In life, there are lots of ways to damage your eyes. With gardening, doubly so. But with the right equipment and due caution, chances are high that you’ll be alright. 

Following these eye safety tips will also ensure your eyes are kept from harm’s way.

Splash Goggles and Face Shields

Splash goggles look like something Bill Nye, the Science guy, would wear. But they are exceptionally good at protecting your eyes from all kinds of potential harm like garden chemicals. 

Even better, they are big enough to wear over prescription glasses, polarized sunglasses, or wherever you need them.

Additionally, splash goggles also do a good job of protecting your eyes from hard impacts, like when you step on a rake. They are pretty good insurance for almost any occasion. 

Face shields are another good idea. They are easy to wear and offer a strong extra layer of impact protection, especially when the debris is flying out.

Safety Goggles

Smaller and closer to being form-fitting than splash goggles, safety goggles, or any protective eyewear can be more than enough eye protection in many cases. 

If they are shrouded, they can guard against dusty debris. But you can’t wear much else in addition to them.

A pair of safety glasses might be a good choice if your vision and work are light. Some safety goggles feature polarized lenses or even prescription lenses. So you could double up such a pair with splash goggles if you wanted to.

Moreover, you’re more likely to be out in the sun when gardening, which can be dangerous due to harmful UV rays. 

Long exposure to ultraviolet light causes skin damage or, worse, skin cancer.

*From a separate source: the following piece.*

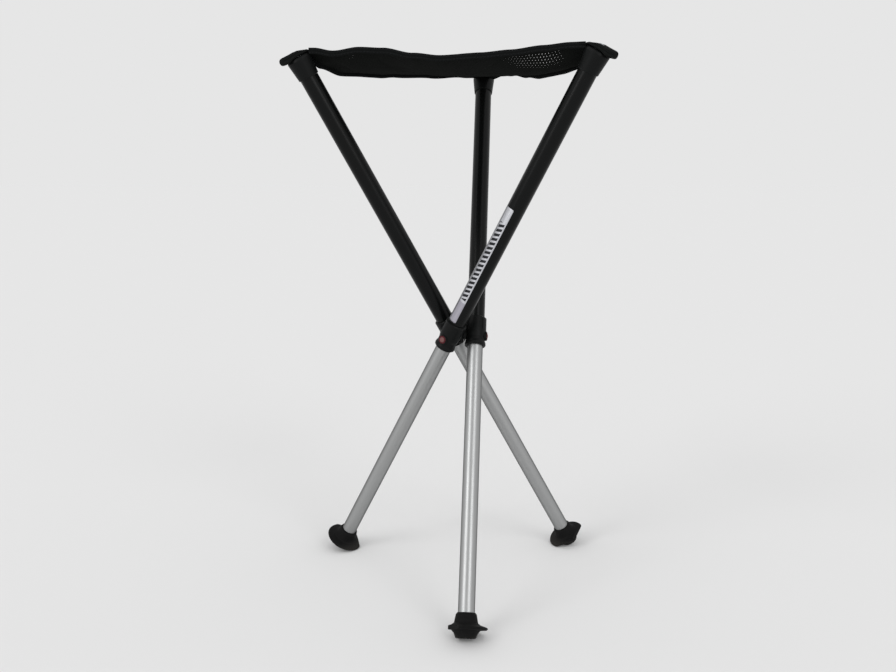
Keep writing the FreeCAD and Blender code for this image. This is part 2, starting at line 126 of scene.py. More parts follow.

This harmful light greatly damages your eyes, leading to decreased vision, cataracts, corneal damage, and macular degeneration. 

This is why it’s important to wear sunscreen and sunglasses with UV protection to reduce any risk of eye injury.

Gloves and Glove Safety

Gloves are a wonderful safety tool, but using them can increase the danger to your eyes if you’re not careful. 

The danger arises when working in heavy soil, muddy material, chemicals, and the like. If we work hard and become distracted, we may rub our eyes at the wrong time.

Sure, it sounds like an unlikely mistake to make. But when you’re fatigued, it can be easy to forget not to rub your eyes. It only takes one mistake to hurt your eyes badly enough to regret it. 

So, our advice is to be especially aware of eye safety while wearing gloves. Using bright red gloves could help keep you from absently rubbing your eyes.

Power Tool Safety

Power tools (lawnmowers, weed eaters, chainsaws) of any kind are hazardous to the eyes. Any tool is a force multiplier, and when you exert forces using tools, the chances for sudden mechanical failures, breakage, shattering, splashing, etc., all become more serious.

We advise wearing safety eyewear when doing any work that might cause debris to fly to prevent eye damage. Using tools almost always falls into this category.

In addition, it’s important to be vigilant and turn off these power tools when there’s an unprotected bystander, especially children, near you.

Maintain and Protect Tools

Ordinary tools like shovels, trowels, hammers, and rakes can become dangerous if they are not well cared for. Rusty metal, weak handles, or poor grips can all cause a sudden failure of the tool, triggering a mechanical failure. 

This is especially true of power tools. These should be kept in clean, dry spaces and inspected for rust and breakage before each use.

Tools that accelerate a cutting edge should be used with great care. Make sure the cutting edge is firmly attached before engaging the motor. 

Furthermore, wooden and metal hand tools should never be left on the ground or exposed to moisture overnight. Doing so will cost you money and create a potential hazard.

Indoor/Outdoor Hygiene and Etiquette

Before coming indoors, removing boots, gloves, hats, aprons, and other gardening gear is best for an ensured level of protection. This is because when we head indoors, we tend to relax and become more likely to rub our eyes, as discussed above.